I floated around the city on Sunday, meeting friends who were either leaving or drifting between Airbnbs, psyching myself up to visiting the pop-up NTS studio. DEBONAIR was interviewing Unsound’s Mat Schulz and Gosia Plysa, which was pretty interesting, and then Philip Sherburne played a few weirdo tracks before I skipped off to get a sad and lonely calzone nearby. This was before the grand finale that was Kara-Lis Coverdale at Filharmonia Krakowska. Performing in front of an organ the size of a cinema screen, she truly brought parts of her Aftertouches album to life, with an overall misty and harrowing approach that perfectly complemented and demonstrated her wonderful world-building abilities. Those judicious choices returned as I made the decision to leave Filharmonia before Body Sculptures and Ilan Volkov.
The final Unsound party took place in a former cargo warehouse of the Polish national railway. I had been told that the toilet situation had been similarly bleak a year earlier, but thankfully there was a full row of portaloos, each of which I used featured toilet paper and running water, if not soap. The music came from the aforementioned P Sherbs, who played slow grooves, including tracks by Call Super, Anthony Child and Actress. He was followed by Giegling’s Edward, who played a live set that was all jams, while Veronica Vasicka and Dr Rubinstein played taut, muscular sets that were the perfect way to sweat out the last Polish beers or vodkas of the week.

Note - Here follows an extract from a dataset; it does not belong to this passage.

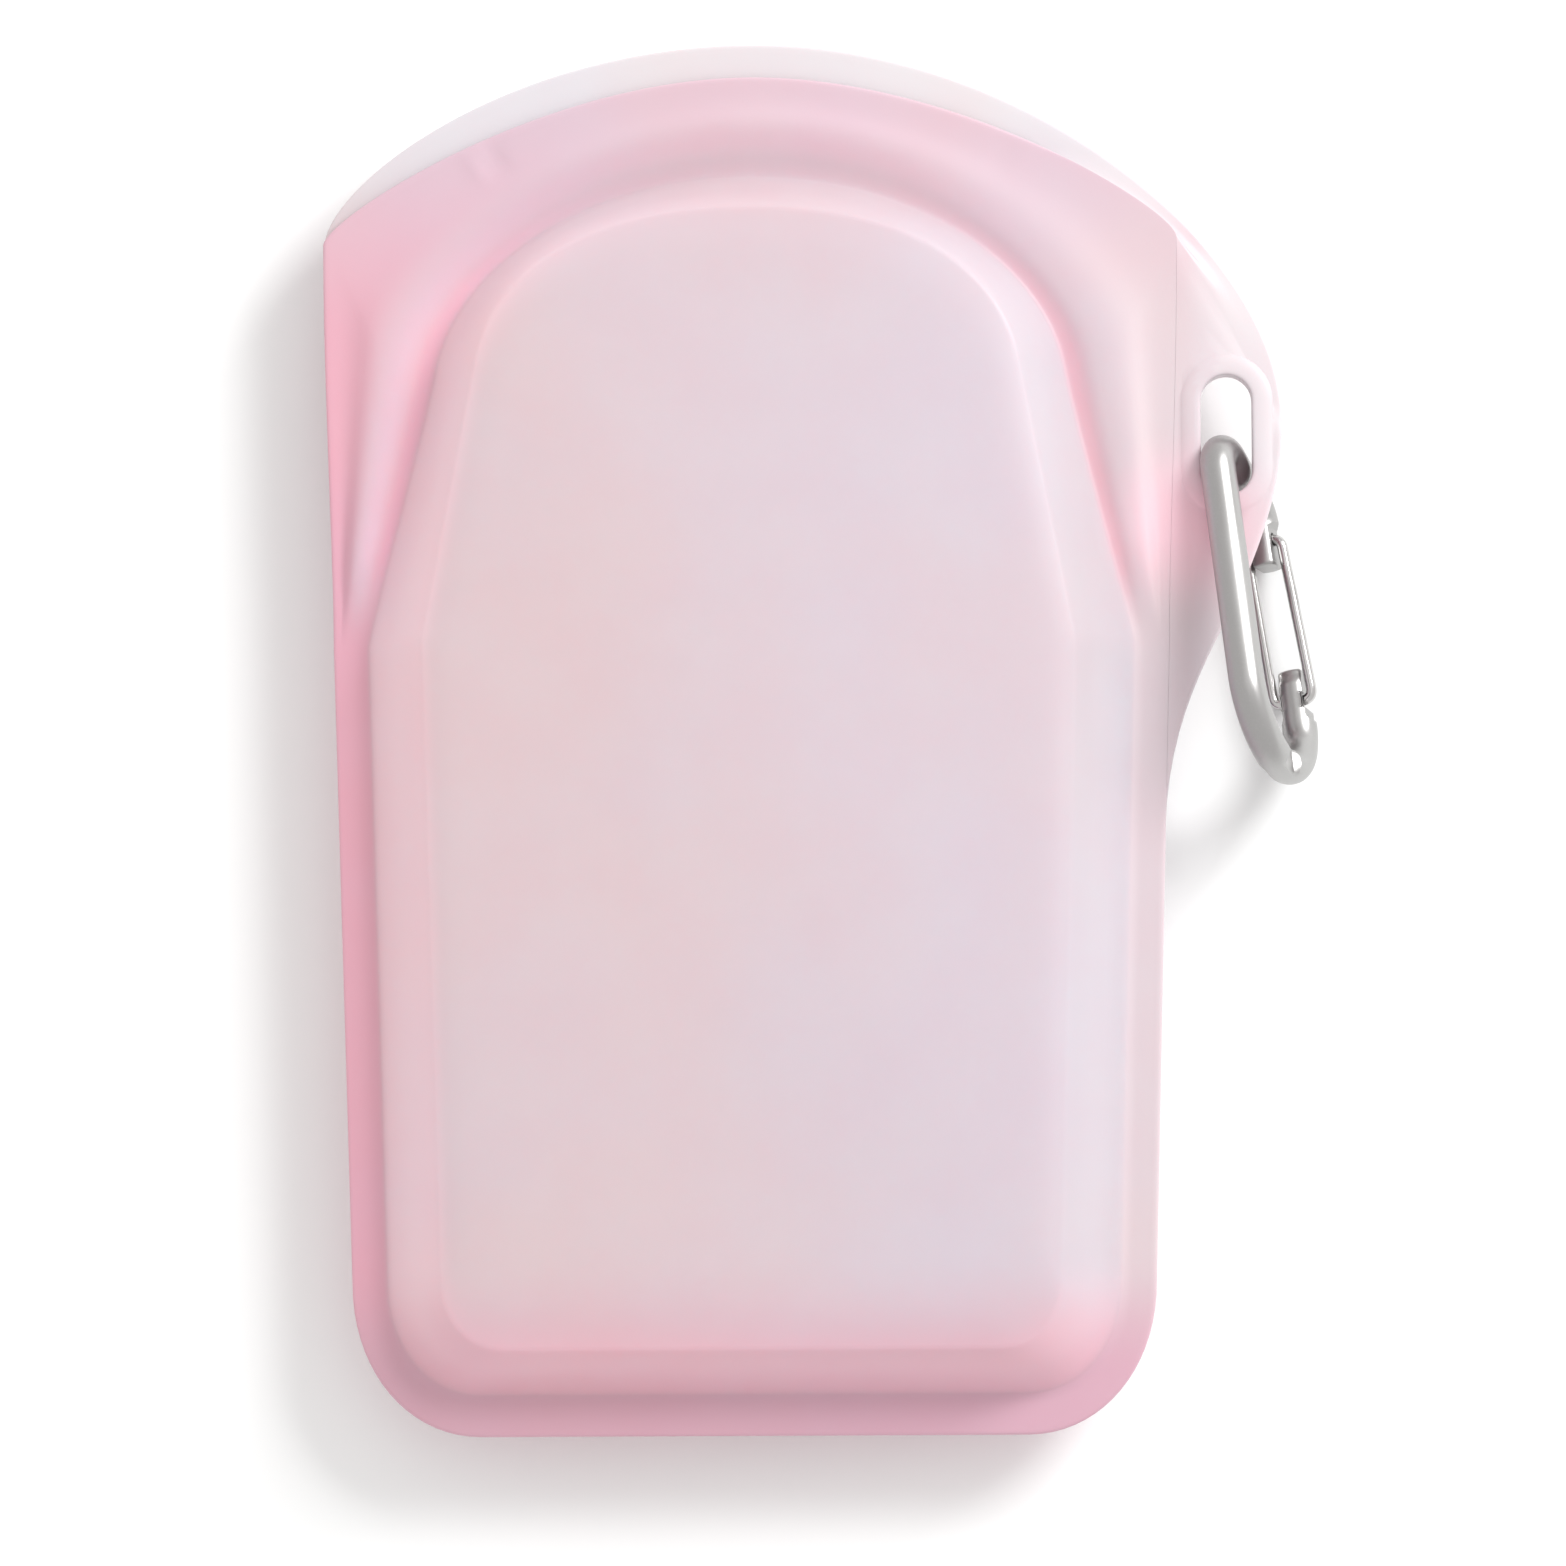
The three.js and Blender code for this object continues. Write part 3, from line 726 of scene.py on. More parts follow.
@dataclass(frozen=True)
class PolishedWire:
    """Bright drawn stainless wire with faint smears."""

    name: str
    colour: Colour = (0.60, 0.59, 0.585)
    dull: Colour = (0.46, 0.455, 0.45)
    roughness: float = 0.12
    grain_size: float = 0.25 * MM
    smear_size: float = 3 * MM

    def material(self) -> Material:
        """Builds the material.

        Returns:
            The material.
        """
        material, tree, surface = new_material(self.name)
        grain = effect(tree, EFFECTS.grain(), self.grain_size, Pits=0.1)
        smears = effect(tree, EFFECTS.handling(), self.smear_size)["Smears"]
        set_inputs(surface, {
            "Base Color": mixed(tree, smears, self.colour, self.dull),
            "Roughness": remapped(tree, smears, 0.0, 1.0, self.roughness, self.roughness + 0.12),
            "Normal": relief(tree, grain["Height"], 0.08, 0.01 * MM),
            "Metallic": 1.0,
        })
        return material


def dress(piece: Piece, material: Material) -> None:
    """Gives a piece its finish, stores its place at rest and gives it plain margin zone weights if it has
    none.

    Args:
        piece: The piece.
        material: Its material.
    """
    keep_rest_place(piece)
    if Zone.FLAT.attribute not in piece.data.attributes:
        paint_zones(piece, np.zeros((1, 3)), Zone.MARGIN.weights[None])
    piece.data.materials.clear()
    piece.data.materials.append(material)


# ---- The pouch's lines ----


@dataclass(frozen=True)
class Outline:
    """One side of an outline, from the middle of the bottom up to the middle of the top."""

    corner_start: float  # where the straight bottom turns into its corner
    corner_top: float
    bottom: float
    low_x: float
    hinge: tuple[float, float]
    neck: tuple[float, float]
    lean: float  # inward slope at the neck
    shoulder_pull: float
    shoulder_ease: float
    crown_y: float
    crown_rise: float
    crown_pull: float
    flank_y: float

    samples = (14, 18, 20, 10, 28, 44)  # over the bottom, corner, side, flank, shoulder and crown
    corner_roundness = 0.57

    def flank(self) -> tuple[float, float]:
        """The place on the straight side where an ear would start to leave it."""
        share = (self.flank_y - self.corner_top) / (self.hinge[1] - self.corner_top)
        return self.low_x + share * (self.hinge[0] - self.low_x), self.flank_y

    def curves(self) -> list[list[tuple[float, float]]]:
        """The control points of the six stretches.

        Returns:
            The bottom, corner, side, flank, shoulder and crown.
        """
        start = (self.corner_start, self.bottom)
        low = (self.low_x, self.corner_top)
        run = self.corner_roundness * (self.low_x - self.corner_start)
        rise = self.corner_roundness * (self.corner_top - self.bottom)
        hinge, neck, flank = self.hinge, self.neck, self.flank()
        return [
            [(0, self.bottom), start],
            [start, (start[0] + run, start[1]), (low[0], low[1] - rise), low],
            [low, flank],
            [flank, hinge],
            [hinge, (hinge[0] - self.lean * self.shoulder_pull, hinge[1] + self.shoulder_pull),
             (neck[0] + self.lean * self.shoulder_ease, neck[1] - self.shoulder_ease), neck],
            [neck, (neck[0] - self.lean * self.crown_rise, neck[1] + self.crown_rise),
             (self.crown_pull, self.crown_y), (0, self.crown_y)],
        ]

    def side(self) -> Line:
        """The outline's samples, from the bottom's middle to the top's middle."""
        stretches = [bezier(points, count) for points, count in zip(self.curves(), self.samples)]
        return np.concatenate([*stretches, [[0, self.crown_y]]])


@dataclass(frozen=True)
class EarOutline(Outline):
    """A side that swells out into the ear before it meets the crown."""

    ear_foot: tuple[float, float] = (66.3 * MM, 19.5 * MM)
    ear_tip: tuple[float, float] = (75.1 * MM, 48.7 * MM)
    foot_slope: tuple[float, float] = (0.46, 0.89)
    foot_pull: float = 8 * MM
    flank_pull: tuple[float, float] = (0.5 * MM, 12 * MM)
    tip_pull: float = 11 * MM
    tip_rise: float = 24.3 * MM
    arch_pull: float = 40 * MM

    def curves(self) -> list[list[tuple[float, float]]]:
        """The control points of the six stretches, the last three of them round the ear."""
        curves = super().curves()
        flank, foot, tip = self.flank(), self.ear_foot, self.ear_tip
        slope = (self.foot_slope[0] * self.foot_pull, self.foot_slope[1] * self.foot_pull)
        curves[3] = [flank, (flank[0] + self.flank_pull[0], flank[1] + self.flank_pull[1]),
                     (foot[0] - slope[0], foot[1] - slope[1]), foot]
        curves[4] = [foot, (foot[0] + slope[0], foot[1] + slope[1]), (tip[0], tip[1] - self.tip_pull), tip]
        curves[5] = [tip, (tip[0], tip[1] + self.tip_rise), (self.arch_pull, self.crown_y), (0, self.crown_y)]
        return curves


def ring_of(right: Outline, left: Outline) -> Line:
    """A closed outline, counter-clockwise from the bottom's middle.

    Args:
        right: Its +X side.
        left: Its -X side.

    Returns:
        The ring's points.
    """
    mirrored = left.side()[1:-1][::-1] * (-1, 1)
    return np.concatenate([right.side(), mirrored])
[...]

Unsound really is a slog. I wasn’t even there a full week and I’m still recovering, days later. If I were to return it would require more diligently focused efforts in every regard, from seeing acts to alcohol intake and nap time. Less wandering, less chatting, more real talk and less floating. Sleep better, sleep more. It’s a stunning use of Kraków’s space (not all of them perfect, of course), with collaborations and performances that simply won’t happen anywhere else. A friend asked if it was chin-strokey. Of course, it was, but there was buckets of fun to be had too. And that’s the beauty of it.